I doubt they were surprised at all. Isn’t RDNA3 very similar to RDNA2? They could have fixed it there, and they decided on minor improvements instead.
Wasn’t RDNA2 designed with Sony and Microsoft having an input on its features? I’m sure Sony and MS knew what was coming from Nvidia years in advance. I think Mark Cerny said developers even wanted a 16 core originally, and they were talked out of it, because they had die area restrictions. RT hardware area on those consoles probably would have equaled an extra 8 CPU cores in area if they wanted Nvidia-like RT. All just seems like cost optimization to me.
RDNA3 is up to 60% faster than RDNA2 equivalent in epath tracing
Isn’t that only because RDNA3 is available with that many more CUs? Afaik the per-unit and per-clock RT performance of RDNA3 is barely ahead of RDNA2.

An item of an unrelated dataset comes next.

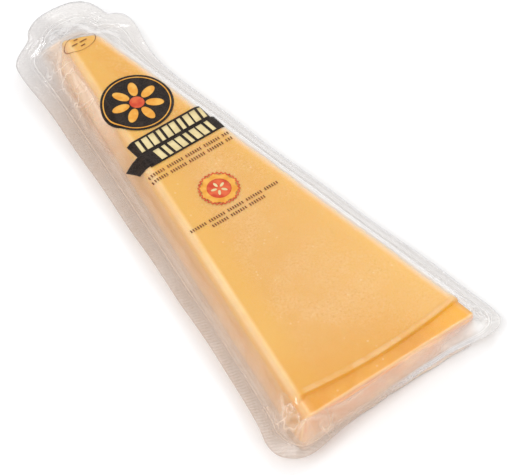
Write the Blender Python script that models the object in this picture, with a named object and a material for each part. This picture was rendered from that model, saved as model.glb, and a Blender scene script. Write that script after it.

I mistook 6700XT specs, thinking it was comparison to 7800XT with 60CU but the actual comparison is 6800 vs 7800XT.
That being said
7600 is 20% faster in Alan wake, 10% more in Cyberpunk than 6600XT with same CU count at 1080p
7800XT is 37% faster than 6800 at 1440p in Alan Wake, no 6800 in Cyberpunk, you would have to infer based on 6700XT, which shows good 35% improvements 7800XT vs 6800, with an inference of 6800 being 20% faster than 6700XT like in Alan Wake with same 60CU
https://www.techpowerup.com/review/alan-wake-2-performance-benchmark/7.html
https://www.techpowerup.com/review/cyberpunk-2077-phantom-liberty-benchmark-test-performance-analysis/6.html
Microsoft told Digital Foundry that they had locked the specs of the Xbox Series consoles in 2016. In 2016 they knew the console would have an SSD, RT capabilities etc.